One day, I was mulling over the two star review the new Collette album had received, when my Mum came bounding in from the op shop. She was chewing idly, and threw her bag on the couch. I looked up casually in time to see my beloved Mother sitting in a top hat, a black top hat with orange trim, and a big pink ribbon tied around it. It didn’t go well with her late 80s sparkly top and spangle pants, but she was smiling so serenely, I figured she perhaps didn’t realise she had it on. She picked up a copy of the Woman’s Weekly, and flicked through it, while I sat transfixed.

“Y, can you get your dear old Mum a Tim Tam?” she said, pondering the latest Charles and Di story. I thought I might have been hallucinating, through eating too much Milo out of a tin. She had a lovely turn of phrase my Mum, often saying “why keep a dog and bark yourself?” whenever I complained about fetching something for her. She serenely smiled as she munched thoughtfully on her chocolate biscuit treat. Joe, meanwhile, had entered the room, sat down on a beanbag, and turned on Countdown revolution, barely glancing in my mother’s direction. I began to ponder my options, switching between wondering why my Mother had decided to embrace the world of top hat magic, and my ongoing concern at anti Collette sentiment. In the end, I had to, as they would say, “go there”.

“Where’s the rabbit hiding?” I said, in my best stroppy voice.

“What rabbit?” said my Mum, taking a giant bite and devouring the Tim Tam in one.

“The rabbit inside your TOP HAT!” I said, tilting my head to the side and pouting.

“Top hat? I’m not wearing a top hat dear,” said Mum, throwing her magazine down and looking at me strangely. “Are you sure you are feeling OK Y?”

“Joe, what’s going on?” I said, for if someone could set my mother straight, it would be salt of the earth, honest as the day is long Joe.

“She’s not wearing a top hat” he said, transfixed as he flipped over to Home and Away, to see what Bobby was up to.

I got up, lifted the top hat from my Mums head, and held it in front of her.

“THIS TOP HAT!” I said, moving it back and forth in front of her eyeline.

“You’ve lost me, have you got a fever?” said my Mum, idly. “Maybe we shouldn’t go surf…hey, Frank, you bastard!” said Joe, suddenly going through his angry gears.

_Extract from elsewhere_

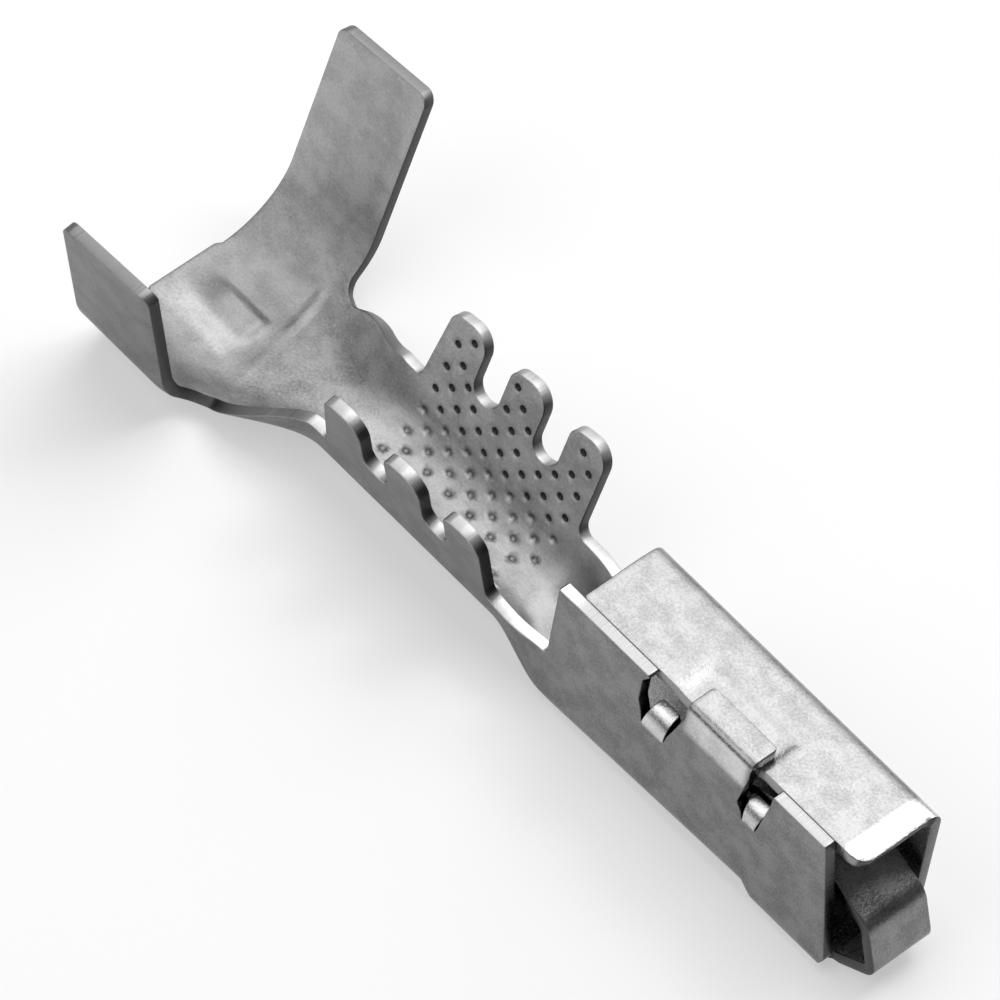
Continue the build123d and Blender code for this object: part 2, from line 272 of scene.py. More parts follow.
@dataclass(frozen=True)
class Windows:
    """The near wall's two windows, walked from front to rear: X, height and rounding of their corners."""

    front_top_x: float = 5.83
    front_top_fillet: float = 0.03
    front_side: tuple[RoundCorner, ...] = ((5.81, 3.50, 0.08), (5.63, 2.50, 0.03))
    front_rear_side: tuple[RoundCorner, ...] = ((5.13, 2.47, 0.02), (4.99, 2.66, 0.08))
    front_under_tab_z: float = 3.62
    rear_under_tab_z: float = 3.55
    rear_front_foot: RoundCorner = (2.95, 2.52, 0.03)
    rear_side: tuple[RoundCorner, ...] = ((2.20, 2.52, 0.03), (2.08, 2.85, 0.08), (2.08, 3.50, 0.08))
    rear_top_x: float = 2.28
    mouth_fillet: float = 0.05


@dataclass(frozen=True)
class Pressings:
    """The shallow shapes that the die presses into the sheet, towards its inner side."""

    recess_x: Band = Band((2.62, 3.02), (5.10, 5.30))
    recess_y: Pair = (0.08, -0.04)
    recess_depth: float = 0.05
    boss_x: Band = Band((-12.25, -11.40), (-10.60, -10.35))
    boss_y: Band = Band((-0.40, -0.05), (0.37, 0.49))
    boss_height: float = 0.09
    crease_x: Band = Band((-10.24, -10.13), (-10.10, -9.98))
    crease_y: Band = Band((-1.6, -1.0), (1.7, 2.1))
    crease_slant: float = 0.19
    crease_middle: float = 0.73
    crease_full_y: Pair = (0.4, 0.8)
    crease_faint: float = 0.25
    crease_height: float = 0.035

    def recess(self, x: Array, y: Array) -> Array:
        """Depth of the top panel's recess under the seam tab."""
        return self.recess_depth * self.recess_x.share(x) * smoothstep(*self.recess_y, y)

    def floor(self, x: Array, y: Array) -> Array:
        """Height of the boss and the slanting crease in the insulation grip's floor."""
        boss = self.boss_height * self.boss_x.share(x) * self.boss_y.share(y)
        slanted = x + self.crease_slant * (y - self.crease_middle)
        crease = self.crease_x.share(slanted) * self.crease_y.share(y)
        strength = self.crease_faint + (1 - self.crease_faint) * smoothstep(*self.crease_full_y, y)
        return boss + self.crease_height * crease * strength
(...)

I put the top hat on my head and then took it off. “WHAT IS WRONG WITH YOU PEOPLE!” I screamed, with as much self-righteousness as I could muster. “It’s like when your cousin turned off the imaginary TV Y, there’s nothing there, don’t get so stroppy!” said Mum. And she smiled her best sweet motherly smile of pity, before suddenly cracking up laughing.

“Ha…got you worried!” she said. Joe turned around smiling, and then he too went into hysterics. “Made you think your old Mum had gone mad didn’t we?” he said, and there they were, frozen together in time, sharing an old persons sense of humour that I couldn’t, or wouldn’t understand. I stood, shaking my head, and then I realised that there was no way out. They were milking a moment for all it was worth, something really awful, a terrible, unfunny joke to be honest, but something they had worked on together, and something about the hope in their eyes, it really got to me. I couldn’t bring myself to strop off, berate them for their stupidity. I copped it on the chin.

“Yeah,” I said, mustering a weak fake laugh, “alright, you got me” I said, rolling my eyes in a “what am I like” kind of fashion, before sitting down and going back to my magazine.

Sometimes, it’s OK to give people their moment. For the next few years, my Mother would regale people at Christmas parties with her hilarious joke, and they would smile and laugh, or they would roll their eyes and shake their head, but it was worth the suffering and the mild mockery, because it’s OK to be the butt of a joke sometimes, no matter who awful it is, if it’s done without malice or cruelty. My Mum was and is incapable of either, and I love her, for all her stupid jokes and dumb ideas. It made her happy, and everyone is entitled to feel happy sometimes, especially if you let them think they are hilarious.

I still hate hats though. And always will. This is for you Travis.